Baukultur mit Bestand

Gedanken über einen dringend notwendigen Paradigmawechsel im Denken, Planen und Miteinander des Weiterbauens


Book design: Wessinger und Peng, Stuttgart

German, 80 pages, 14,8 × 21 cm, softcover with flaps

Euro [D] 25.–, Euro [A] 25.70

Pre-order. Release date: 
November 2024
ISBN 978-3-03863-086-9

CHF   25.00


• A polemic. The connection between
planning, practical construction, and society is missing

• Includes practical examples – How did what is already there come about? What changes are needed to make an impact?

“There is obviously no lack of ideas and proposed solutions for how the built environment ought to be. 
But they are without effect. 
Hardly anyone ever asks why that is the case.”

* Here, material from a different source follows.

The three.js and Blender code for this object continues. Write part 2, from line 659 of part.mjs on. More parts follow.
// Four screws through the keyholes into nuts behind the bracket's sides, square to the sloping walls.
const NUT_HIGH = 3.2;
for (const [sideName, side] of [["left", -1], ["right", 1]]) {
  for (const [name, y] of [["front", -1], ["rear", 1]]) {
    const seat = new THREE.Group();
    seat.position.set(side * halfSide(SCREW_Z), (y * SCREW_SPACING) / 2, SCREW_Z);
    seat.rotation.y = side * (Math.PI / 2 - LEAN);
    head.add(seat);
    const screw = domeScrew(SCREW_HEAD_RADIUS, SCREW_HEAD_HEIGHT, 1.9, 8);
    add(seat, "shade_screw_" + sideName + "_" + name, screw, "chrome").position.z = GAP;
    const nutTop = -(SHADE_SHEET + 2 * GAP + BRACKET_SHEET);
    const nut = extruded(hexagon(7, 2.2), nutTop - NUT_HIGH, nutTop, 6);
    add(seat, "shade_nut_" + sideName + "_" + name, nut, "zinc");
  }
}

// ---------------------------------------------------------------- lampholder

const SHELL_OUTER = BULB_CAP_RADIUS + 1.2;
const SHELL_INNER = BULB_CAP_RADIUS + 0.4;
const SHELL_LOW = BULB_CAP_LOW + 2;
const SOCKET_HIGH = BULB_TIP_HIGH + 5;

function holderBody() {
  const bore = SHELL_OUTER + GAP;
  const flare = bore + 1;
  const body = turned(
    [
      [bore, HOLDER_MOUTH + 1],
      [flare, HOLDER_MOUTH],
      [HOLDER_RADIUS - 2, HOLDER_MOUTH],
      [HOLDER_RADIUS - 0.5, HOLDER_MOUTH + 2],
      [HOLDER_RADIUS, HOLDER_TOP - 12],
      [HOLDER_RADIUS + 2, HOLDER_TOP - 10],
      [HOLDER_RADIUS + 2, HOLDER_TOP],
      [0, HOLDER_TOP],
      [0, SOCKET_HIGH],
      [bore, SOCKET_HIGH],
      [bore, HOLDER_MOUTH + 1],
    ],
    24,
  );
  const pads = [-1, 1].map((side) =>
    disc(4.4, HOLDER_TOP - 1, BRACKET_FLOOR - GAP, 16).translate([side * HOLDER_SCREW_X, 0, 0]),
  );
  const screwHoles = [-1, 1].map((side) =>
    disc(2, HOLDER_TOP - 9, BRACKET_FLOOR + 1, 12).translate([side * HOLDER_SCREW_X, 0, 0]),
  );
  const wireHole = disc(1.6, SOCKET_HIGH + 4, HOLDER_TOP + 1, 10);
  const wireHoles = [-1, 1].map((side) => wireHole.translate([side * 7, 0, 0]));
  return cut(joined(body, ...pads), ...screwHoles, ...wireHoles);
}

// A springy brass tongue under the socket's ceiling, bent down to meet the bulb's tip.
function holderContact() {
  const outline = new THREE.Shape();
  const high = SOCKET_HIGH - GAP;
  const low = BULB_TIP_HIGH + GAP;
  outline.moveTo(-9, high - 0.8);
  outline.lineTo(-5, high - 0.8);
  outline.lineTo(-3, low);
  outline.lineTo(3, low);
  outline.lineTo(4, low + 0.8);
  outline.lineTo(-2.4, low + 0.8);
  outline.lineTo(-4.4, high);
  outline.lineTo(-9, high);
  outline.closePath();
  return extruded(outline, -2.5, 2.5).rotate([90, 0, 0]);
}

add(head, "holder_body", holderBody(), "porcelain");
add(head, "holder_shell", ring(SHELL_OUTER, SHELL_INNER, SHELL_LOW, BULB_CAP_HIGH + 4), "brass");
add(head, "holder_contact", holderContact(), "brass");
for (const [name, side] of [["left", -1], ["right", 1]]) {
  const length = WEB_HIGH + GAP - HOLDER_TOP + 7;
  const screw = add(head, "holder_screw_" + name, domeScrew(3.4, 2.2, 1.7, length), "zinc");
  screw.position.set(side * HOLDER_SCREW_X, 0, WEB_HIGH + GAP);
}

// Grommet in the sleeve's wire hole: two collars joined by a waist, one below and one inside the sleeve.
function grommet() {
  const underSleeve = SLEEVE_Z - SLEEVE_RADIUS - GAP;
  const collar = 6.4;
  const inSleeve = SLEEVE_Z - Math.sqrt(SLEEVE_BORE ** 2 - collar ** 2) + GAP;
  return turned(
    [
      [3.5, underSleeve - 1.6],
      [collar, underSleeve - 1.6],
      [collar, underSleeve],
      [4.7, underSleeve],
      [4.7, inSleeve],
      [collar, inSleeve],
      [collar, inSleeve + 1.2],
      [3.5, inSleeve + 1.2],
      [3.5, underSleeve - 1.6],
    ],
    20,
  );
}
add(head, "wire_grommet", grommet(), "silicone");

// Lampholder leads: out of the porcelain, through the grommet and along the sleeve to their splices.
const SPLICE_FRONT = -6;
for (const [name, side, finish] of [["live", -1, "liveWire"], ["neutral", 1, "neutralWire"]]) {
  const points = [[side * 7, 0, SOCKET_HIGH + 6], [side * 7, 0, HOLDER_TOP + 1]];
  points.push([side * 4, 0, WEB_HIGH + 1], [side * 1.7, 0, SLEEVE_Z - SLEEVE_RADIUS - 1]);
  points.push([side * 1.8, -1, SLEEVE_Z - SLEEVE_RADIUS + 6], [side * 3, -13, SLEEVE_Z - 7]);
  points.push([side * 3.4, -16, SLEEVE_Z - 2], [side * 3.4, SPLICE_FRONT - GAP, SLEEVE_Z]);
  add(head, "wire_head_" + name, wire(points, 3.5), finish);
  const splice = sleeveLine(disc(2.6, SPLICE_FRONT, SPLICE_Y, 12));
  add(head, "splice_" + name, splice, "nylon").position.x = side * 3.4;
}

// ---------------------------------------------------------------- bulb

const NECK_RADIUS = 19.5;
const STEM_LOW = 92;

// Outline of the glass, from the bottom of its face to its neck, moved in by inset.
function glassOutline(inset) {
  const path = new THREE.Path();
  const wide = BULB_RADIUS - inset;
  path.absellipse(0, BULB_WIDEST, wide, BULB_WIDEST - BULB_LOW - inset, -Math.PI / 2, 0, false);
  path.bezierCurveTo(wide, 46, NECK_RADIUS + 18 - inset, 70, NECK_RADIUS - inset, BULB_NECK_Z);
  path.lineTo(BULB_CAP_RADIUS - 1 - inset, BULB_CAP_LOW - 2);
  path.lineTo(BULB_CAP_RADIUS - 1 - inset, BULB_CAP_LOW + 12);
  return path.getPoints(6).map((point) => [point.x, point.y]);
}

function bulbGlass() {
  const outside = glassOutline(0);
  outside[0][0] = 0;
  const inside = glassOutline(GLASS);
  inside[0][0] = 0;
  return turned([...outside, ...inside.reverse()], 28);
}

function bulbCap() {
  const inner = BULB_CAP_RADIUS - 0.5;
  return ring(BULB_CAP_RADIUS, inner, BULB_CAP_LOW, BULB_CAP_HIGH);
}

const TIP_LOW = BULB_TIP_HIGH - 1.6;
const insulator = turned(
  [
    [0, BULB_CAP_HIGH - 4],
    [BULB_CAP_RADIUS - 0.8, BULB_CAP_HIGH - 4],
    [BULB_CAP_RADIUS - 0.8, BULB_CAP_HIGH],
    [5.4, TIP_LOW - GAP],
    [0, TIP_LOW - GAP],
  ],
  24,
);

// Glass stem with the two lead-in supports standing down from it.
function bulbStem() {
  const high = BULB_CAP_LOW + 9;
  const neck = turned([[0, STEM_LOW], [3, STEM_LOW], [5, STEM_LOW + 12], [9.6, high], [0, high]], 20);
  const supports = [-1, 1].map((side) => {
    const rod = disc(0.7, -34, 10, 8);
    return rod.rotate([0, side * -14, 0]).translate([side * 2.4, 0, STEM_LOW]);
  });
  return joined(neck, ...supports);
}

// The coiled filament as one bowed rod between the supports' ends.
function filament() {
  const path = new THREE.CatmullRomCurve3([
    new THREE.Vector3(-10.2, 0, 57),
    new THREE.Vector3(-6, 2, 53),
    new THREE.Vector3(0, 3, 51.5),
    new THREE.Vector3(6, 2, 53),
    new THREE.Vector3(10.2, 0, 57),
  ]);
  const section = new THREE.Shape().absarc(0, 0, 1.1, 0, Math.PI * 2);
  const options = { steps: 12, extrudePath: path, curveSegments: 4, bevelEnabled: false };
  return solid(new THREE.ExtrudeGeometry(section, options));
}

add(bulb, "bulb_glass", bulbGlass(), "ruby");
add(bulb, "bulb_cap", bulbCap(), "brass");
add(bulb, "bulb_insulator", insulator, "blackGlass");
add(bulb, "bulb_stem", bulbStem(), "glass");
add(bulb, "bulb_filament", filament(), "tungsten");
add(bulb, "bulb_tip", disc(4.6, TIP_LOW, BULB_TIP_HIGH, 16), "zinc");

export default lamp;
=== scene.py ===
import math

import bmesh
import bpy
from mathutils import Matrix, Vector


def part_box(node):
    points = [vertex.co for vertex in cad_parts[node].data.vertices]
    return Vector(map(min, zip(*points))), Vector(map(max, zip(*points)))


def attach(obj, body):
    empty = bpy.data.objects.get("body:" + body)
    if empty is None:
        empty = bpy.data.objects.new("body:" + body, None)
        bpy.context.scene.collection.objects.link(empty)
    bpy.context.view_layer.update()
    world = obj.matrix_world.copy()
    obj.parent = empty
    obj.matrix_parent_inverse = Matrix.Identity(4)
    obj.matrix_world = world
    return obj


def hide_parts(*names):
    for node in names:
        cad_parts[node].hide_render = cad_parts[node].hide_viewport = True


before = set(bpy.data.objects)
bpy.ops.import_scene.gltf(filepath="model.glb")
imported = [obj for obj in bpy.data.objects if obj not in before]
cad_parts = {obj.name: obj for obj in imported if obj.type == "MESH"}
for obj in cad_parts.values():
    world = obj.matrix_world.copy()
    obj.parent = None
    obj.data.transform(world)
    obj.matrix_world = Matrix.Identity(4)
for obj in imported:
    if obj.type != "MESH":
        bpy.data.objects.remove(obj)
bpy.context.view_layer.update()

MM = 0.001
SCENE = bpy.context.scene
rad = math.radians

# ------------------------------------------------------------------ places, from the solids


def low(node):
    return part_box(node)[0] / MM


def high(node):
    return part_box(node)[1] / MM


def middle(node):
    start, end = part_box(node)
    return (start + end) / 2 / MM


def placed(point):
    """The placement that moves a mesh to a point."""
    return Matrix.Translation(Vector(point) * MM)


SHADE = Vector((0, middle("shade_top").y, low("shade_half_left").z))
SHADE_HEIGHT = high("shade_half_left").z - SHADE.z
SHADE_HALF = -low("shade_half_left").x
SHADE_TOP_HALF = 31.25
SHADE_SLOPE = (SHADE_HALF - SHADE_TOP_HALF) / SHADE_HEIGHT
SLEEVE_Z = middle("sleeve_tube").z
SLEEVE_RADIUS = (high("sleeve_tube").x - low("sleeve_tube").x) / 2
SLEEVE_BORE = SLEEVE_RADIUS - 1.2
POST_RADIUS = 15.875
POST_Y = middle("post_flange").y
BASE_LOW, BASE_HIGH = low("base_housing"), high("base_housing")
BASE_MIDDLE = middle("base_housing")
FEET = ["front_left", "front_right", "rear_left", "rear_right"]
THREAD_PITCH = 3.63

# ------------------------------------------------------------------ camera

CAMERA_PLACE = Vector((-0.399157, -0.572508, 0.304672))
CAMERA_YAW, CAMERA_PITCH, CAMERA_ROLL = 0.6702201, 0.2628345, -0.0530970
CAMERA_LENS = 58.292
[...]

 “We urgently need to tackle two fundamental questions: Why is the planning not working as we hoped? And what do we need to do for the goals of sustainable development to start to have an impact on the built environment?”

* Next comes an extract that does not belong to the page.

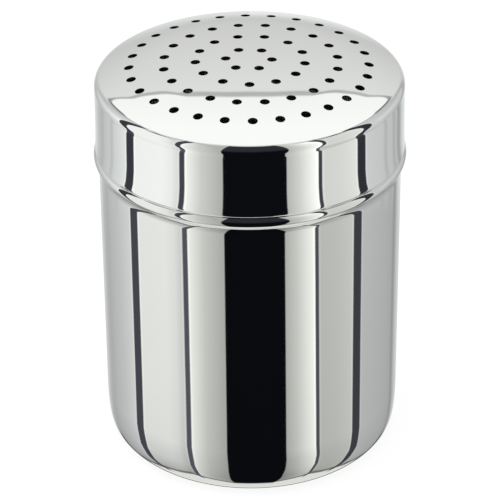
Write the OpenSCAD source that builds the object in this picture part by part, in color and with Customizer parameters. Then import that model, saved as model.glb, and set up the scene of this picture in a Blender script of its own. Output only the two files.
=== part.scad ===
// Table shaker: a drawn steel cup and a slip-on lid with a perforated dome.
// Millimetres, +Z up. The origin is the centre of the standing ring, in the plane that it rests on.

/* [Sheet and fit] */
// Thickness of the sheet that both pieces are pressed from
sheet = 0.4; // [0.3:0.05:0.6]
// Gap between the cup's wall and the lid's skirt, on the radius
fit_gap = 0.05; // [0.02:0.01:0.1]
// Gap between the lid's rounded edge and the shoulder of the stop ring
seat_gap = 0.03; // [0.02:0.01:0.1]
// Gap between the cup's rim and the level where the lid's corner starts to turn in
rim_gap = 0.3; // [0.1:0.1:1]

/* [Cup] */
// Outer diameter of the cup's straight wall
cup_d = 69.2; // [60:0.1:80]
// Height of the cup, from the surface that it stands on to its rim
cup_h = 89.7; // [70:0.1:120]
// Outer radius of the belly, the easy curve in which the wall starts to turn in to the base
belly_r = 24; // [12:1:40]
// Slope that the wall has where the belly ends and the toe starts, in degrees
belly_a = 10; // [4:1:16]
// Outer radius of the toe, the tight corner between the belly and the standing ring
toe_r = 4.8; // [3:0.1:8]
// Width of the flat standing ring between the toe and the raised panel's step
standing_w = 2.9; // [1:0.1:6]
// Height of the raised panel above the standing ring
panel_rise = 0.6; // [0.2:0.1:1]
// Radius of the two bends of the step between panel and standing ring
step_r = 1; // [0.8:0.1:1.5]

/* [Stop ring] */
// How far the stop ring stands out of the cup's wall
ring_out = 1.15; // [0.8:0.05:1.2]
// Radius of the stop ring's round nose
nose_r = 1.3; // [1.2:0.05:1.6]
// Radius of the hollow bend that leads from the wall out to the nose
throat_r = 3; // [1.5:0.1:5]

/* [Lid] */
// How far the skirt reaches down over the cup, from the cup's rim to the skirt's edge
lid_overlap = 15; // [12:0.1:30]
// Radius of the crown, the nearly flat middle of the dome
crown_r = 206; // [150:1:206]
// Slope of the dome where the crown ends, in degrees
crown_a = 6; // [5:0.1:6.5]
// Slope of the dome where the corner starts, in degrees
brow_a = 20; // [16:0.5:24]
// Outer radius of the corner between dome and skirt
lid_corner_r = 2; // [1.2:0.1:3]

/* [Dispensing holes] */
// Diameter of a hole
hole_d = 2; // [1:0.1:2.6]
// Distance of the inner ring of holes from the axis
first_ring_r = 5.2; // [4:0.1:5.2]
// Distance from one ring of holes to the next
ring_pitch = 7.25; // [6:0.05:7.3]
// Number of holes in the inner ring
ring_1_holes = 6; // [4:1:9]
// Number of holes in the second ring
ring_2_holes = 13; // [8:1:18]
// Number of holes in the third ring
ring_3_holes = 20; // [12:1:26]
// Number of holes in the outer ring
ring_4_holes = 28; // [16:1:36]

/* [Hidden] */
$fn = 96;

// Turn of each ring's first hole from +X, in degrees, counted as the dome was punched
ring_turns = [56.3, 19.1, 8.4, 14];
ring_holes = [ring_1_holes, ring_2_holes, ring_3_holes, ring_4_holes];
hole_fn = 24;

// Every arc is cut so finely that no chord leaves it by more than this
arc_tolerance = 0.01;
// Two points closer than this are one
same_point = 0.001;

// A cut edge is deburred to a full round, and the shoulder of the stop ring has the same radius
edge_r = sheet / 2;

cup_r = cup_d / 2;
// Centres of the belly and of the toe, which run into each other in a smooth line
belly_axis = [cup_r - belly_r, toe_r + (belly_r - toe_r) * sin(belly_a)];
toe_axis = [belly_axis[0] + (belly_r - toe_r) * cos(belly_a), toe_r];
// Slope of the step in the base where its two bends meet
step_a = acos(1 - panel_rise / (2 * step_r));
standing_r = toe_axis[0] - standing_w;
panel_r = standing_r - 2 * step_r * sin(step_a);
bore_r = cup_r + fit_gap;
lid_r = bore_r + sheet;

// The lid's edge, its seat on the shoulder, and the stop ring below it
edge_z = cup_h - lid_overlap + edge_r;
shoulder_z = edge_z - seat_gap;
nose_axis_r = cup_r + ring_out - nose_r;
nose_z = shoulder_z - bend_rise(edge_r);
throat_z = nose_z - bend_rise(throat_r);
lid_corner_z = cup_h + rim_gap;

// The brow between crown and corner has the one radius that meets both in a smooth line
brow_r = (lid_r - lid_corner_r * (1 - sin(brow_a)) - crown_r * sin(crown_a)) / (sin(brow_a) - sin(crown_a));
brow_axis = [(crown_r - brow_r) * sin(crown_a),
    lid_corner_z - (brow_r - lid_corner_r) * cos(brow_a)];
crown_axis_z = brow_axis[1] - (crown_r - brow_r) * cos(crown_a);

// Height between the nose's centre and the centre of a bend of radius r, which is tangent to the
// nose and to the cup's wall
function bend_rise(r) = sqrt(pow(nose_r + r, 2) - pow(cup_r + r - nose_axis_r, 2));

// Angle at which such a bend meets the nose, seen from the nose's centre
function bend_angle(r) = atan2(bend_rise(r), cup_r + r - nose_axis_r);

// Points of an arc of radius r about the point c, from angle a0 to angle a1
function arc(c, r, a0, a1) =
    let (n = max(2, ceil(abs(a1 - a0) / (2 * acos(1 - arc_tolerance / r)))))
    [for (i = [0:n]) let (a = a0 + (a1 - a0) * i / n) c + r * [cos(a), sin(a)]];

// A path without the points that repeat the one before
function distinct(path) =
    [for (i = [0:len(path) - 1]) if (i == 0 || norm(path[i] - path[i - 1]) > same_point) path[i]];

function reversed(path) = [for (i = [len(path) - 1:-1:0]) path[i]];

// One face of the cup's sheet, from the axis to the rim: t = 0 is its outside, t = sheet its inside
function cup_face(t) = concat(
    [[0, panel_rise + t]],
    arc([panel_r, panel_rise - step_r], step_r + t, 90, 90 - step_a),
    arc([standing_r, step_r], step_r - t, 270 - step_a, 270),
    arc(toe_axis, toe_r - t, 270, 360 - belly_a),
    arc(belly_axis, belly_r - t, 360 - belly_a, 360),
    arc([cup_r + throat_r, throat_z], throat_r + t, 180, 180 - bend_angle(throat_r)),
    arc([nose_axis_r, nose_z], nose_r - t, -bend_angle(throat_r), bend_angle(edge_r)),
    arc([cup_r + edge_r, shoulder_z], edge_r + t, 180 + bend_angle(edge_r), 180));

// One face of the lid's sheet, from the axis to the skirt: t = 0 is its outside, t = sheet its inside
function lid_face(t) = concat(
    arc([0, crown_axis_z], crown_r - t, 90, 90 - crown_a),
    arc(brow_axis, brow_r - t, 90 - crown_a, 90 - brow_a),
    arc([lid_r - lid_corner_r, lid_corner_z], lid_corner_r - t, 90 - brow_a, 0));

// Section of the cup: outside, round rim, inside
function cup_section() = distinct(concat(
    cup_face(0),
    arc([cup_r - edge_r, cup_h - edge_r], edge_r, 0, 180),
    reversed(cup_face(sheet))));

// Section of the lid: outside, round edge of the skirt, inside
function lid_section() = distinct(concat(
    lid_face(0),
    arc([lid_r - edge_r, edge_z], edge_r, 0, -180),
    reversed(lid_face(sheet))));

module cup_body() {
    color("gainsboro") rotate_extrude() polygon(cup_section());
}

// The holes are punched along the axis before the skirt is drawn
module hole_pattern() {
    for (ring = [0:len(ring_holes) - 1], i = [0:ring_holes[ring] - 1])
        rotate(ring_turns[ring] + 360 * i / ring_holes[ring])
            translate([first_ring_r + ring * ring_pitch, 0, edge_z])
                cylinder(d = hole_d, h = crown_axis_z + crown_r + sheet - edge_z, $fn = hole_fn);
}

module perforated_lid() {
    color("silver") difference() {
        rotate_extrude() polygon(lid_section());
        hole_pattern();
    }
}

cup_body();
perforated_lid();
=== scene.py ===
"""Looks of a polished steel table shaker: a drawn cup with a stop ring, and a perforated slip-on lid.

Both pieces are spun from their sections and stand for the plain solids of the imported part. They are polished
like mirrors, so most of what one sees of them is the studio: a pale light tent with dark joints between its
panels and an open slot in front. Lengths are in millimetres until they reach Blender, and angles in degrees.
"""

import logging
import math
from dataclasses import dataclass
from enum import Enum
from functools import reduce
from typing import Callable

import bpy
from mathutils import Matrix, Vector


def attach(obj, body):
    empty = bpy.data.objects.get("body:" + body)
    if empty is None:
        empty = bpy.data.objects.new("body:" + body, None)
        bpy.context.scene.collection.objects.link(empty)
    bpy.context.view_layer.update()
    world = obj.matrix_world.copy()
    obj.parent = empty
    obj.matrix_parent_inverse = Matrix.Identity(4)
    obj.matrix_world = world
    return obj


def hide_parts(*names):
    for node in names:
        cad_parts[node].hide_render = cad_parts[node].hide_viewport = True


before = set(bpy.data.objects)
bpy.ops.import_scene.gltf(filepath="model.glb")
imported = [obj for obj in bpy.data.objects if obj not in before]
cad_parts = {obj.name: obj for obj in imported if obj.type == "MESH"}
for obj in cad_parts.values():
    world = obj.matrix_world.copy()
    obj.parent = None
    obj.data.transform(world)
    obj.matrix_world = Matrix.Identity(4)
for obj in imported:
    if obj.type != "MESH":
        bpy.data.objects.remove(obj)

logging.basicConfig(level=logging.INFO, format="%(name)s: %(message)s")
LOG = logging.getLogger("shaker")

MM = 0.001
# Two points closer than this, in metres, are one
SAME_POINT = 2e-7

Point = tuple[float, float]
Colour = tuple[float, float, float]
Piece = bpy.types.Object
Socket = bpy.types.NodeSocket
Value = Socket | float
Light = Socket | Colour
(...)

Stefan Kurath takes a personal, precise, and clear approach to analyzing what is going wrong in construction. He observes that efforts to improve plan-ning and planning processes often focus on aspects that in truth we no longer need to optimize as they have already been optimized.
What we lack is the connection between planning and construction practice. He emphasizes the importance of continually reconnecting points of intersection – the translation of planning into built reality – in a novel way in terms of design.

According to Kurath, good planning can only have an impact if the connections between planning, construction, and society are permanently established. Taking key moments in realized building, townscape, neighborhood, and cultural landscape projects as an example, the author shows how we got to where we are and what is needed to ensure that planned content is actually put into practice.

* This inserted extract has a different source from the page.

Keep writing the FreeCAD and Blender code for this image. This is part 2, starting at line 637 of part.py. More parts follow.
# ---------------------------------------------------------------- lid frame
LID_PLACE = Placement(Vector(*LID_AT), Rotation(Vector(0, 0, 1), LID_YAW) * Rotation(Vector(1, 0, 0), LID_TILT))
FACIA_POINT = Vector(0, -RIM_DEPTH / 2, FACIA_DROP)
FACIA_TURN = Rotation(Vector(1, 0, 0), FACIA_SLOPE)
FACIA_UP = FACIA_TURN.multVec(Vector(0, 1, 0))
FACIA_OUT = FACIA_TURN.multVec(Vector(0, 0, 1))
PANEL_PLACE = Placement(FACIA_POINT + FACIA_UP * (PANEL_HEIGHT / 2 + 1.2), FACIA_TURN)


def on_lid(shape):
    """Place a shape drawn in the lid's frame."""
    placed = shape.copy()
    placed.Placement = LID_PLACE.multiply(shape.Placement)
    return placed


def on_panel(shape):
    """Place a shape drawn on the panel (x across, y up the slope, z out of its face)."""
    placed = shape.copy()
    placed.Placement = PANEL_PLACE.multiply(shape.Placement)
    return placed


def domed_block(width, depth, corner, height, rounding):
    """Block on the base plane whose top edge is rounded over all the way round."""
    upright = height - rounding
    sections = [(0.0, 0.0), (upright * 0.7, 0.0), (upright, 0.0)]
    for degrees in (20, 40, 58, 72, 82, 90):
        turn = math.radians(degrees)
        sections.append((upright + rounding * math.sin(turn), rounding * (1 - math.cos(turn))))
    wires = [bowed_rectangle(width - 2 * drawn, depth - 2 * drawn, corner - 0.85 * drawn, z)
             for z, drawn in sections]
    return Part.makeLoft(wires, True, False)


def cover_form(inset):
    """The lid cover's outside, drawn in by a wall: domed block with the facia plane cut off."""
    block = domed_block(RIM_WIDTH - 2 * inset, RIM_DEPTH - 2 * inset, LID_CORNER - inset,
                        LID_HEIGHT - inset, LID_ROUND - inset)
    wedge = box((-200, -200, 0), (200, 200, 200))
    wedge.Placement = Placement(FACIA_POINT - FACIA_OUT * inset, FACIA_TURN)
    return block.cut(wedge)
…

Stefan Kurath is an architect and urbanist with many years of research and teaching experience at the ZHAW Institut Urban Landscape (IUL) in Winterthur. The insights he has gained in research, teaching, and professional practice form the basis of this very personal polemic that touches on a sore subject.
The book is intended to help us learn to reconnect the points of intersection between planning and execution in order to better shape construction and our environment. It is suitable for all professionals and non-professionals involved in planning.

About the author:

Prof. Dr. Stefan Kurath (born 1976) works as an architect and urbanist from his office in Zurich and Grisons and serves as Head of the Institut Urban Landscape at the School of Architecture, Design and Civil Engineering of Zurich University of Applied Sciences (ZHAW) together with Regula Iseli.
He thinks, writes, researches, and teaches on the subject of urban landscapes. His research includes questions on how a city is created and what role architects, landscape architects, planners, and spatial structures play in this context.